The interesting aspect of this early modern Jewish re-appropriation of Jesus is its decidedly anti-Christian dimension. Its goal was to "rescue" Jesus from the supposed distortions of him within Christianity. And with some Jewish writers and artists of the period (e.g. Chagall) Jesus was portrayed as taking upon himself the sufferings of the Jewish people throughout Christian history. There was also a belief among some of these Jewish authors that appropriating the founder of Christianity, clearly the dominant religion in Western society, would enhance the Jewish community"s integration into that society, a major goal of these Reform Jewish and Yiddish writers. Their efforts did generate considerable internal opposition, particularly among Orthodox Jews and those Yiddish writers who wanted to make the quest for the re-establishment of a Jewish political state in Palestine the focal point in the quest for a modern Jewish identity.
These early efforts at reclaiming Jesus and his teachings for the Jewish community have largely been relegated to history in terms of contemporary Judaism. Looking at them retrospectively they had both a positive and negative impact. They lifted up Jesus" fundamental Jewishness at a time when most Christian biblical scholars, following the lead of prominent German exegetes, were trying to divorce Jesus from any positive ties to the Jewish religious tradition and arguing that Judaism had run its course with the appearance of Jesus. This modern Jewish scholarship provoked some initial studies regarding Jesus and Judaism by a few pioneering Christian scholars who eventually laid the foundation for a total about-face in Christianity on this subject as is evident in the writings of many biblical scholars today such as Cardinal Carlo Martini, S.J., as well as the 1985 Vatican Notes on the Correct Presentation of Jews and Judaism in Catechetics and Preaching released to celebrate the twentieth anniversary of Vatican II"s Nostra Aetate.
The critiques of antisemitism central to these Jewish writers "turn to Jesus as a Jew" also began the process of challenging the Christian conscience on the history of antisemitism in the churches. The late Pope John Paul II eventually named antisemitism a "sin" in several of his writings.
On the negative side, the eventual rejection within the world Jewish community of this early modern effort to re-appropriate the Jewish Jesus as an integral part of creating a modern Jewish religious and cultural identity and fostering Jewish integration into modern liberal society resulted in the removal of the "Jesus question" from the Jewish scholarly agenda and from Jewish public discussion.
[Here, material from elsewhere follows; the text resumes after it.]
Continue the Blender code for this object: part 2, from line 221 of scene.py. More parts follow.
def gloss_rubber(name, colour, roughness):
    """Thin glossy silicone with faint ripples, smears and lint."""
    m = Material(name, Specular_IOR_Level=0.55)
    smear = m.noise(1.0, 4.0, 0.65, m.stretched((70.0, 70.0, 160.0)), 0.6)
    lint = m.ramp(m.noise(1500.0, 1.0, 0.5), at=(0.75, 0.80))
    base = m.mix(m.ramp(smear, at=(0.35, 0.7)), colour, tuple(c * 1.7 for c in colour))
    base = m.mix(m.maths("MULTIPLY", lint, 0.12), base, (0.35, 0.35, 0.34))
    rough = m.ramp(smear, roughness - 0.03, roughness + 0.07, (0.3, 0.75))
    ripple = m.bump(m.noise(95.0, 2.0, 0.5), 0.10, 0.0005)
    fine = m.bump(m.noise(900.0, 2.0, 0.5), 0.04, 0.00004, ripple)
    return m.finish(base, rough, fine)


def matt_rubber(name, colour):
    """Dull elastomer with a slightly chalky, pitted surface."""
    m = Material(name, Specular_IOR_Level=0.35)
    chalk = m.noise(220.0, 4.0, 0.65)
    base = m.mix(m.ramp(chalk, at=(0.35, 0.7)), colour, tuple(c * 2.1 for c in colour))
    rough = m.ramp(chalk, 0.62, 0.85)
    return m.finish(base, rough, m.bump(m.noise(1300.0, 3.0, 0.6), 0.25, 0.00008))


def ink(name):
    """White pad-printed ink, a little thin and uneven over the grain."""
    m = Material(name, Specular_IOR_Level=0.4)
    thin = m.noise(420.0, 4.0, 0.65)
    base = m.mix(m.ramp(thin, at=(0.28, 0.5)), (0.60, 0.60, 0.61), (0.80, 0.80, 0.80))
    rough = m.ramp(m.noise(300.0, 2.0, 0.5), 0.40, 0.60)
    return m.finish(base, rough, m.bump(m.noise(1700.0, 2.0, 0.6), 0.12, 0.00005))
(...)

The Holocaust also played a major role in this regard. Hence Dr. Borowitz"s comment to me mentioned at the beginning of this essay.
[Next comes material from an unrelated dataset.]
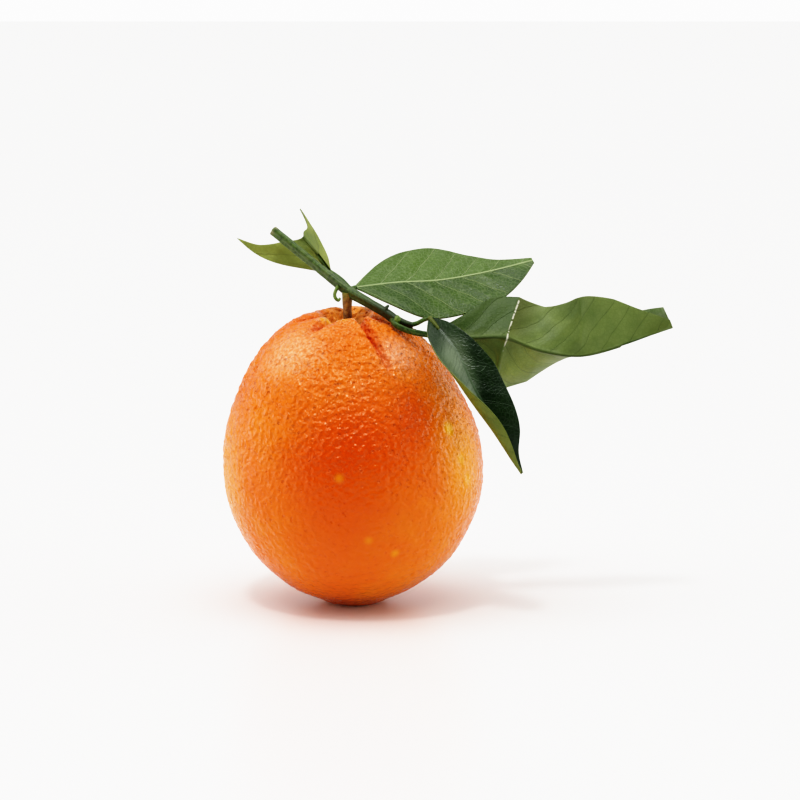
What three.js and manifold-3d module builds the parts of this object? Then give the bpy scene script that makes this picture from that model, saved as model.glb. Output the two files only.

Even the groundbreaking Jewish document on Christianity Dabru Emet ("speaking the truth") signed by over two hundred Jewish scholars and rabbis makes no mention of Jesus. When asked about this omission at an international conference at Cambridge University shortly after Dabru Emet"s release in 2000, one of its authors Dr. Michael Signer of the University of Notre Dame responded that the time was not yet right for raising the "Jesus question" from the Jewish side.
A few Jewish scholars are beginning to break the barrier of silence regarding Jesus that has persisted for a half century or more. Géza Vermes of Oxford University has produced a trilogy of books written in a popular style, showing the Jewish roots of Jesus" teachings in the gospels. The Religion of Jesus the Jew is the most recent volume in this trilogy. An American biblical scholar Amy-Jill Levine has produced a book in which she depicts Jesus as a Jew speaking to Jews and starting a reform movement within the then wide world of Judaism rather than an entirely new religious community.
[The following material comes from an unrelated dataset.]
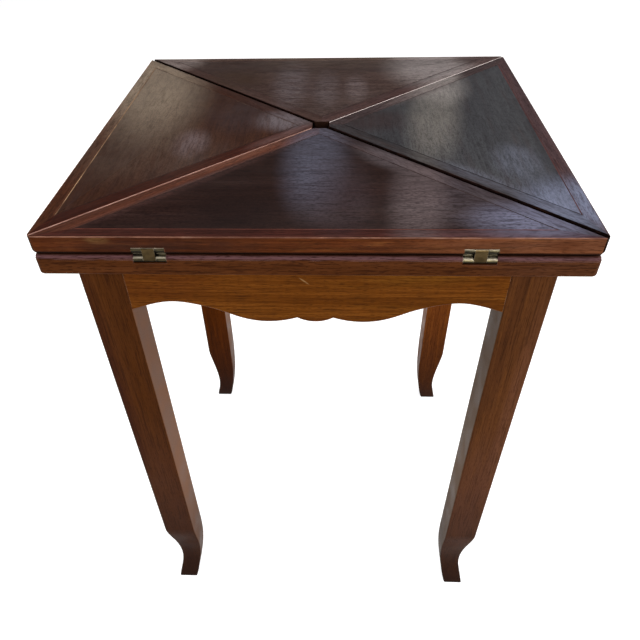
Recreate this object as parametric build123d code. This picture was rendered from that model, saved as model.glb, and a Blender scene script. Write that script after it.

Several Jewish scholars have gone beyond the issue of the Jewish context of Jesus" teachings to a thoughtful evaluation of the theological dimensions of the Christology that developed out of those teachings. In a challenging new volume, Opening the Covenant: A Jewish Theology of Christianity, Dr. Michael Kogan argues that Jews need to see the Christological tradition that grew around Jesus as an authentic appropriation of the absolute and incomprehensible mystery of God"s presence alongside the equally authentic Jewish appropriation of that divine presence. And Dr. Elliot Wolfson has explored possible links between incarnational Christology and incarnational emphasis he sees in some mystical Jewish texts from the same period.
Other Jewish scholars such as the Orthodox theologian Irving Greenberg, one of the most creative Jewish scholars in the Christian-Jewish dialogue over the years who has been in the forefront of the new Jewish thinking about Jesus and Christianity, speaks of Jesus as "a failed Messiah," but not a "false Messiah." In his eyes Moses too was a "failed Messiah." At first glance using the term "failed Messiah" may sound quite negative to Christian ears. But Greenberg, along with Dr. Byron Sherwin of Chicago"s Spertus Institute of Jewish Studies who joins Greenberg in using this term with reference to Jesus, intend it as a very positive evaluation of Jesus" work. As they see it, Jesus did much to promote the messianic vision integral to Judaism even though he could not inaugurate the full messianic age within his short lifetime. Such a perspective is actually not all that far from the Christian language of "already, but not yet" often used today in describing Jesus" inauguration of the messianic kingdom.
The final movement regarding the "Jesus question" in Judaism involves the recent wholesale re-examination of prevailing notions about the "parting of the ways" between Judaism and Christianity. A growing number of Christian and Jewish scholars (e.g., Daniel Boyarin) are presenting the relationship between church and synagogue in an entirely new light. In this perspective Jesus and a large part of the church (perhaps the majority) remained fully integrated within a Jewish setting for several centuries. Even "Christ worship" is not seen as totally antithetical to continued membership in the then wide tent of the Jewish community. In this perspective found in recent books such as The Ways that Never Parted (eds. Adam H. Becker and Annette Yoshiko Reed) and Jewish Christianity Reconsidered: Rethinking Ancient Groups and Texts (ed. Matt Jackson-McCabe) Jesus along with a significant sector of the early Christian community remained fully tied to Judaism. For Jewish scholars within this new scholarly group Jesus becomes an important Jewish leader advocating reform along with other prominent Jewish leaders in his day.
The "Jesus question" is definitely making a comeback on the agenda in certain Jewish circles, much more than it was even a decade ago. The new Jewish quest for Jesus, however, is now being done much more in collaboration with Christian scholarship than was the case in the late nineteenth and early twentieth centuries. Where it will lead remains an open question.